== Data extract ==
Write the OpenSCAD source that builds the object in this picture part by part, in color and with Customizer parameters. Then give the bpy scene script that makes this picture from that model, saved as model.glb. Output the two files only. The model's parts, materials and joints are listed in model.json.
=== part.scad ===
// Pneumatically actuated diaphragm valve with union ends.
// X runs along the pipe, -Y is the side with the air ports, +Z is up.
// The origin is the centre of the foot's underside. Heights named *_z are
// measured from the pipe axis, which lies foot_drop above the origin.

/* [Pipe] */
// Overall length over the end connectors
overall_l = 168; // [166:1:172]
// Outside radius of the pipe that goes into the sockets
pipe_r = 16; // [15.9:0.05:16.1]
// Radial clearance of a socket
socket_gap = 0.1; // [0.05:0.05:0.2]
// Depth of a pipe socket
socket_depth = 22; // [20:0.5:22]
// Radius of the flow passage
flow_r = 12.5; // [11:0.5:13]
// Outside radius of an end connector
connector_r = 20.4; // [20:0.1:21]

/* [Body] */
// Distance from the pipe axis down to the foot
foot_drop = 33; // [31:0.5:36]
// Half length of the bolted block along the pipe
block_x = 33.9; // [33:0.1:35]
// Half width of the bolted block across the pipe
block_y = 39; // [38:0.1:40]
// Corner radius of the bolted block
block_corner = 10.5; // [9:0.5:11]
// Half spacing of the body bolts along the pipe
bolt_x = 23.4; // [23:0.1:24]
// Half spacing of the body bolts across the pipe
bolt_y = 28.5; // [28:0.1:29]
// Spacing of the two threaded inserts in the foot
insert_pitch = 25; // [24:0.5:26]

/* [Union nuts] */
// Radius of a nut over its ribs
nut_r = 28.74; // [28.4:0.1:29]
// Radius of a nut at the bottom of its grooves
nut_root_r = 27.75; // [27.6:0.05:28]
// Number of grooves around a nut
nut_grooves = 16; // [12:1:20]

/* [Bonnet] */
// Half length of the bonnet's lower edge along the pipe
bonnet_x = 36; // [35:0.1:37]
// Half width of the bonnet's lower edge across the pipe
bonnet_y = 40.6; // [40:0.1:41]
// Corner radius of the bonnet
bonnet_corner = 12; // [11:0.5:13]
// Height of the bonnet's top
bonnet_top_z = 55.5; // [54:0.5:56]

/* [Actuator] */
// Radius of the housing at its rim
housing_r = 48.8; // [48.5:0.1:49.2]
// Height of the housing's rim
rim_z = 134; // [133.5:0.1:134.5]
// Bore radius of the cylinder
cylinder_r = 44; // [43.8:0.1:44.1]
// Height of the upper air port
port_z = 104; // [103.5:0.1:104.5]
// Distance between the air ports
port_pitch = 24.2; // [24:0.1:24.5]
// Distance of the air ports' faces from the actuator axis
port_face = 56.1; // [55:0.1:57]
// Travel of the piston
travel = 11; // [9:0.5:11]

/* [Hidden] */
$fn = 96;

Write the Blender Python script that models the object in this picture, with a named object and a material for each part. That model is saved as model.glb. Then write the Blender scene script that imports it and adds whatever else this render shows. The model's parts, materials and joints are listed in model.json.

== Problem requirements ==
Produce an exact copy of the whole listing.

== Solved exercise ==
Write the OpenSCAD source that builds the object in this picture part by part, in color and with Customizer parameters. Then give the bpy scene script that makes this picture from that model, saved as model.glb. Output the two files only. The model's parts, materials and joints are listed in model.json.
=== part.scad ===
// Pneumatically actuated diaphragm valve with union ends.
// X runs along the pipe, -Y is the side with the air ports, +Z is up.
// The origin is the centre of the foot's underside. Heights named *_z are
// measured from the pipe axis, which lies foot_drop above the origin.

/* [Pipe] */
// Overall length over the end connectors
overall_l = 168; // [166:1:172]
// Outside radius of the pipe that goes into the sockets
pipe_r = 16; // [15.9:0.05:16.1]
// Radial clearance of a socket
socket_gap = 0.1; // [0.05:0.05:0.2]
// Depth of a pipe socket
socket_depth = 22; // [20:0.5:22]
// Radius of the flow passage
flow_r = 12.5; // [11:0.5:13]
// Outside radius of an end connector
connector_r = 20.4; // [20:0.1:21]

/* [Body] */
// Distance from the pipe axis down to the foot
foot_drop = 33; // [31:0.5:36]
// Half length of the bolted block along the pipe
block_x = 33.9; // [33:0.1:35]
// Half width of the bolted block across the pipe
block_y = 39; // [38:0.1:40]
// Corner radius of the bolted block
block_corner = 10.5; // [9:0.5:11]
// Half spacing of the body bolts along the pipe
bolt_x = 23.4; // [23:0.1:24]
// Half spacing of the body bolts across the pipe
bolt_y = 28.5; // [28:0.1:29]
// Spacing of the two threaded inserts in the foot
insert_pitch = 25; // [24:0.5:26]

/* [Union nuts] */
// Radius of a nut over its ribs
nut_r = 28.74; // [28.4:0.1:29]
// Radius of a nut at the bottom of its grooves
nut_root_r = 27.75; // [27.6:0.05:28]
// Number of grooves around a nut
nut_grooves = 16; // [12:1:20]

/* [Bonnet] */
// Half length of the bonnet's lower edge along the pipe
bonnet_x = 36; // [35:0.1:37]
// Half width of the bonnet's lower edge across the pipe
bonnet_y = 40.6; // [40:0.1:41]
// Corner radius of the bonnet
bonnet_corner = 12; // [11:0.5:13]
// Height of the bonnet's top
bonnet_top_z = 55.5; // [54:0.5:56]

/* [Actuator] */
// Radius of the housing at its rim
housing_r = 48.8; // [48.5:0.1:49.2]
// Height of the housing's rim
rim_z = 134; // [133.5:0.1:134.5]
// Bore radius of the cylinder
cylinder_r = 44; // [43.8:0.1:44.1]
// Height of the upper air port
port_z = 104; // [103.5:0.1:104.5]
// Distance between the air ports
port_pitch = 24.2; // [24:0.1:24.5]
// Distance of the air ports' faces from the actuator axis
port_face = 56.1; // [55:0.1:57]
// Travel of the piston
travel = 11; // [9:0.5:11]

/* [Hidden] */
$fn = 96;

Write the Blender Python script that models the object in this picture, with a named object and a material for each part. That model is saved as model.glb. Then write the Blender scene script that imports it and adds whatever else this render shows. The model's parts, materials and joints are listed in model.json.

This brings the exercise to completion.